PDF¶: Probability Density Function. For continuous distributions, gives the relative likelihood of a random variable taking a specific value. The area under the PDF curve over an interval gives the probability of falling in that interval.
PMF¶: Probability Mass Function. For discrete distributions, gives the probability that a random variable equals a specific value: P(X = x). Analogous to PDF for continuous distributions.
PPF¶: Percent Point Function (also called quantile function or inverse CDF). Given a probability p, returns the value x such that P(X <= x) = p. Used in sampling to transform uniform random numbers to the target distribution.
Prefiltering¶: A performance optimization that eliminates unlikely distribution candidates before fitting based on data characteristics (skewness, support, bounds). See Pre-filtering.
Q-Q plot¶: Quantile-Quantile plot. Compares the quantiles of the data against the quantiles of the fitted distribution. Points on the diagonal indicate good fit. Deviations in the tails indicate poor tail behavior.
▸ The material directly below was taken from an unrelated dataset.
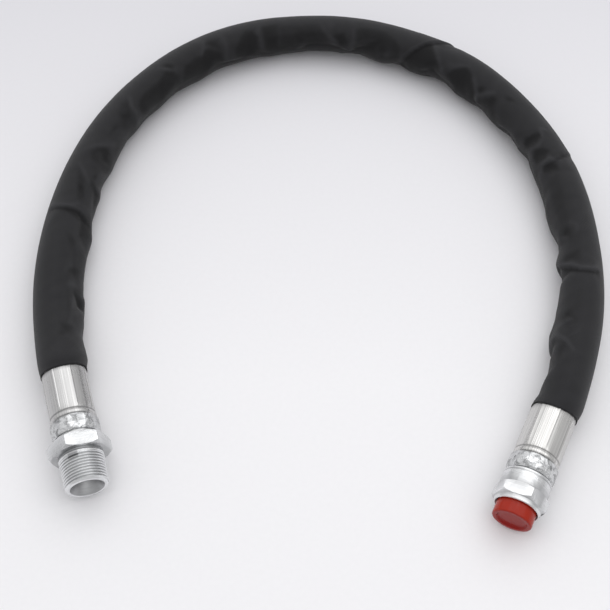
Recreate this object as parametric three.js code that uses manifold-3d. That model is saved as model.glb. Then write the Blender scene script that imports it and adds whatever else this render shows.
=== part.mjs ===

Sample¶: (1) A subset of data drawn from a larger population. (2) To generate random values from a fitted distribution.
Scipy.stats¶: The statistics module of the SciPy library, which provides implementations of ~90 continuous and 16 discrete probability distributions. spark-bestfit uses scipy.stats as its underlying distribution library.
Skewness¶: A measure of asymmetry in a distribution. Positive skewness means a longer right tail; negative skewness means a longer left tail. Normal distribution has skewness of 0.
SSE¶: Sum of Squared Errors. Measures the total squared deviation between observed and fitted values. Calculated as sum((observed - fitted)^2). Lower SSE indicates better fit.
Truncated distribution¶: A distribution restricted to a finite interval by conditioning on the variable falling within that interval. Used in bounded fitting to ensure samples respect known constraints.
UDF¶: User-Defined Function. In Spark, a function that can be applied to DataFrame columns. spark-bestfit uses UDFs for distributed computation of distribution fitting.